**REQUIREMENT**
Reproduce exactly and only the lines running from the one with "Keep writing the" through the one with "BORDER_AT_FOOT = (0.036, 0.070)", both end lines included.

**STORED ROWS**
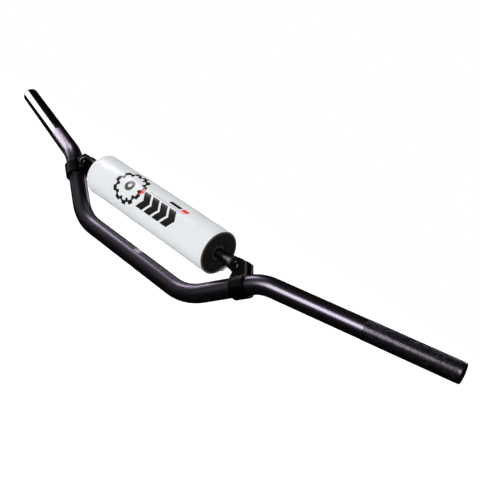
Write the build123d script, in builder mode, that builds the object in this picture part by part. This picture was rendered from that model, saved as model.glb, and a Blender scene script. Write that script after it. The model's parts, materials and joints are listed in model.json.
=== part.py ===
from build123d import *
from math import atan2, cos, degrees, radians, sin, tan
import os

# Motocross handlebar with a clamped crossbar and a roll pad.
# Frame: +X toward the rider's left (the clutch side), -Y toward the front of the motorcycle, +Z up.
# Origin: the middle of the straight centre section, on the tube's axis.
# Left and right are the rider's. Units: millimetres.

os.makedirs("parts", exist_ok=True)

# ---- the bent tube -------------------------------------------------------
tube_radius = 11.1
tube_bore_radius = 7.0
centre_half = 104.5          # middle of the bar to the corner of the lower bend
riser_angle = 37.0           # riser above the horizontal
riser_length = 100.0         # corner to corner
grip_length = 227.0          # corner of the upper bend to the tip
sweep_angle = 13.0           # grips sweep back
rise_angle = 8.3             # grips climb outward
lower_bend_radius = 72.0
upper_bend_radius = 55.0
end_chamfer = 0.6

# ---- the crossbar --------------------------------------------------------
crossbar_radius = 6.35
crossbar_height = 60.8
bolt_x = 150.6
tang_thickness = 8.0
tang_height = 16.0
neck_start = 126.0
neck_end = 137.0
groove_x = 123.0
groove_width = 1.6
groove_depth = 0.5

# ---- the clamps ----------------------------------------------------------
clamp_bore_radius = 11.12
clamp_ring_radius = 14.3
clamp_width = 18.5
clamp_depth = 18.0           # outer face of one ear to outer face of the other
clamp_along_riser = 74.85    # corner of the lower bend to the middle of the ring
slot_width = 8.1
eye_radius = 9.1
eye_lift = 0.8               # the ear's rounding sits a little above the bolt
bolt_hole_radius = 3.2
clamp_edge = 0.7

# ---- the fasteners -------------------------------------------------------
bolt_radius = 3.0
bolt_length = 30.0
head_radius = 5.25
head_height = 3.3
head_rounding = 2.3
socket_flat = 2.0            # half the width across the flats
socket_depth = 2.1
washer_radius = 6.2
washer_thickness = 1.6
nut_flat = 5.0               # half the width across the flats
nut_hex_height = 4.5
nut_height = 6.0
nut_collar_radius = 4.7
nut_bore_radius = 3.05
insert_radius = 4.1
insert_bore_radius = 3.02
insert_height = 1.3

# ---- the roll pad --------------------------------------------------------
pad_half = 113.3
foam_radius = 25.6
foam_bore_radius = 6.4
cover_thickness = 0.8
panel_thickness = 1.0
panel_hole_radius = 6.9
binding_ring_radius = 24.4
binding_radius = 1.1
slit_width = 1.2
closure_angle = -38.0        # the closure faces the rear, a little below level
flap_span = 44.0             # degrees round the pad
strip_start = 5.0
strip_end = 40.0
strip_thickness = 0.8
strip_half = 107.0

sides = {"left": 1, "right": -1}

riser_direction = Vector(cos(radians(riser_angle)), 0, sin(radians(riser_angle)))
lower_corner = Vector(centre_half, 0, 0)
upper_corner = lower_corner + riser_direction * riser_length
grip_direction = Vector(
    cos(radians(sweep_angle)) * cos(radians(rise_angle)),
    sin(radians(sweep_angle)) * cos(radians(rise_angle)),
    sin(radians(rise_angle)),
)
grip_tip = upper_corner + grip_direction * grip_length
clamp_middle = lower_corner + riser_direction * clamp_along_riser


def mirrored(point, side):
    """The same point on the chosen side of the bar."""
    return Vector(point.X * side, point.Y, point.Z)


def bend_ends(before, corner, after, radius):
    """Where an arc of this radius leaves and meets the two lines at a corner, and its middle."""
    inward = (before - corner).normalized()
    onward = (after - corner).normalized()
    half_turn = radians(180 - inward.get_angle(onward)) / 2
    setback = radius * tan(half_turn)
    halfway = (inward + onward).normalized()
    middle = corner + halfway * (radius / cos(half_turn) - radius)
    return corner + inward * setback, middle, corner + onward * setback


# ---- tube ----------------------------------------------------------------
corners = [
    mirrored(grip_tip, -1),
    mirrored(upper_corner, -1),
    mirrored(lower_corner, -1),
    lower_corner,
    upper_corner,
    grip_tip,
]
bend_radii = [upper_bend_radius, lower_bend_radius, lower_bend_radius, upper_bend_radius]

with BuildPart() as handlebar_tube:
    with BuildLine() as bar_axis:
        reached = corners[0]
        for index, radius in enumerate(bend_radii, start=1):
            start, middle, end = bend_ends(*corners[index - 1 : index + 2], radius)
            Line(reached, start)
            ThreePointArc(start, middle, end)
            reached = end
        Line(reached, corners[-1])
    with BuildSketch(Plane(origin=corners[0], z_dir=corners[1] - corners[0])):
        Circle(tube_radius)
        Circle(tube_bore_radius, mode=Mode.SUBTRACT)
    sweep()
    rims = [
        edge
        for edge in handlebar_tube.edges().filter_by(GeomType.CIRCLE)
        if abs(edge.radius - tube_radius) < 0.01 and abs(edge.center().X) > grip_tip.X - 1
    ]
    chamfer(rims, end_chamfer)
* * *
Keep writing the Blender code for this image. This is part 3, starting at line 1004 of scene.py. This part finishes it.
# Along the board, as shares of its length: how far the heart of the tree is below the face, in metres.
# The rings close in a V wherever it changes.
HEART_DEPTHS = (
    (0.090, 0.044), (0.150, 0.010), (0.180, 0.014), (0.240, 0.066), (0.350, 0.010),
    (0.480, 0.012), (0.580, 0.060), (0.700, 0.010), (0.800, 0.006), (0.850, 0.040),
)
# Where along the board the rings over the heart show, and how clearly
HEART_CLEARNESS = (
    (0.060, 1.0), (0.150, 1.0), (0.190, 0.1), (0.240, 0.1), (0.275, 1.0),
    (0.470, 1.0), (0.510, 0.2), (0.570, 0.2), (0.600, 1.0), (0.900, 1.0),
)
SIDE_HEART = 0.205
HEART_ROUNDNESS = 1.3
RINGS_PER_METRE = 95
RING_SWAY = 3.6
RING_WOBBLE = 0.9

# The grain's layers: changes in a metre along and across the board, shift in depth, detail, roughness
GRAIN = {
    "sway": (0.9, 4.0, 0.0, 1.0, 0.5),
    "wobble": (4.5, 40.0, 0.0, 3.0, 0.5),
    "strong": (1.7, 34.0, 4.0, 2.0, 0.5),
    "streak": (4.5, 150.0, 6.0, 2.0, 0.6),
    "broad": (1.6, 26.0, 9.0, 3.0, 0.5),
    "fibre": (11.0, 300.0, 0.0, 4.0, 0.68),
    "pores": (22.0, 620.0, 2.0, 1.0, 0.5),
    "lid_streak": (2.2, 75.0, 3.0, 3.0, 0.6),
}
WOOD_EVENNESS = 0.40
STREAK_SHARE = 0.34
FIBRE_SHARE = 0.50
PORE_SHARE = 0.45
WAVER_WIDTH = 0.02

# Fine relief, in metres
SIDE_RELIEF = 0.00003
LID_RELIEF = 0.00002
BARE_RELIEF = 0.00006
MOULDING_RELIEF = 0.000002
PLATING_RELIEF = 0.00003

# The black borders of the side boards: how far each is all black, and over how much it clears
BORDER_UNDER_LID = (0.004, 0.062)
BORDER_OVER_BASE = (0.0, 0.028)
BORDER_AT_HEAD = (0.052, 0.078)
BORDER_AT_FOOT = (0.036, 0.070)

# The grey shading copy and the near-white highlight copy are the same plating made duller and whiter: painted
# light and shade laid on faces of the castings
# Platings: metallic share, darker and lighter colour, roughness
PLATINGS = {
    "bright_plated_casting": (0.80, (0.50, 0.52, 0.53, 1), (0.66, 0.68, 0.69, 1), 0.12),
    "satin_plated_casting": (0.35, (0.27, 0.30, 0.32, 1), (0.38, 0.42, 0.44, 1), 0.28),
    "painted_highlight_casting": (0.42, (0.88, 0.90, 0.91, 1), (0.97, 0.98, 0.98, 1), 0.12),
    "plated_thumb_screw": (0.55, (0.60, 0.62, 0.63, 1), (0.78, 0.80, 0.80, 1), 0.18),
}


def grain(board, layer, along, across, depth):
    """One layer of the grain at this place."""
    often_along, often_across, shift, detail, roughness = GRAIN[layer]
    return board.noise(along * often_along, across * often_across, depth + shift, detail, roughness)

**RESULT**
Keep writing the Blender code for this image. This is part 3, starting at line 1004 of scene.py. This part finishes it.
# Along the board, as shares of its length: how far the heart of the tree is below the face, in metres.
# The rings close in a V wherever it changes.
HEART_DEPTHS = (
    (0.090, 0.044), (0.150, 0.010), (0.180, 0.014), (0.240, 0.066), (0.350, 0.010),
    (0.480, 0.012), (0.580, 0.060), (0.700, 0.010), (0.800, 0.006), (0.850, 0.040),
)
# Where along the board the rings over the heart show, and how clearly
HEART_CLEARNESS = (
    (0.060, 1.0), (0.150, 1.0), (0.190, 0.1), (0.240, 0.1), (0.275, 1.0),
    (0.470, 1.0), (0.510, 0.2), (0.570, 0.2), (0.600, 1.0), (0.900, 1.0),
)
SIDE_HEART = 0.205
HEART_ROUNDNESS = 1.3
RINGS_PER_METRE = 95
RING_SWAY = 3.6
RING_WOBBLE = 0.9

# The grain's layers: changes in a metre along and across the board, shift in depth, detail, roughness
GRAIN = {
    "sway": (0.9, 4.0, 0.0, 1.0, 0.5),
    "wobble": (4.5, 40.0, 0.0, 3.0, 0.5),
    "strong": (1.7, 34.0, 4.0, 2.0, 0.5),
    "streak": (4.5, 150.0, 6.0, 2.0, 0.6),
    "broad": (1.6, 26.0, 9.0, 3.0, 0.5),
    "fibre": (11.0, 300.0, 0.0, 4.0, 0.68),
    "pores": (22.0, 620.0, 2.0, 1.0, 0.5),
    "lid_streak": (2.2, 75.0, 3.0, 3.0, 0.6),
}
WOOD_EVENNESS = 0.40
STREAK_SHARE = 0.34
FIBRE_SHARE = 0.50
PORE_SHARE = 0.45
WAVER_WIDTH = 0.02

# Fine relief, in metres
SIDE_RELIEF = 0.00003
LID_RELIEF = 0.00002
BARE_RELIEF = 0.00006
MOULDING_RELIEF = 0.000002
PLATING_RELIEF = 0.00003

# The black borders of the side boards: how far each is all black, and over how much it clears
BORDER_UNDER_LID = (0.004, 0.062)
BORDER_OVER_BASE = (0.0, 0.028)
BORDER_AT_HEAD = (0.052, 0.078)
BORDER_AT_FOOT = (0.036, 0.070)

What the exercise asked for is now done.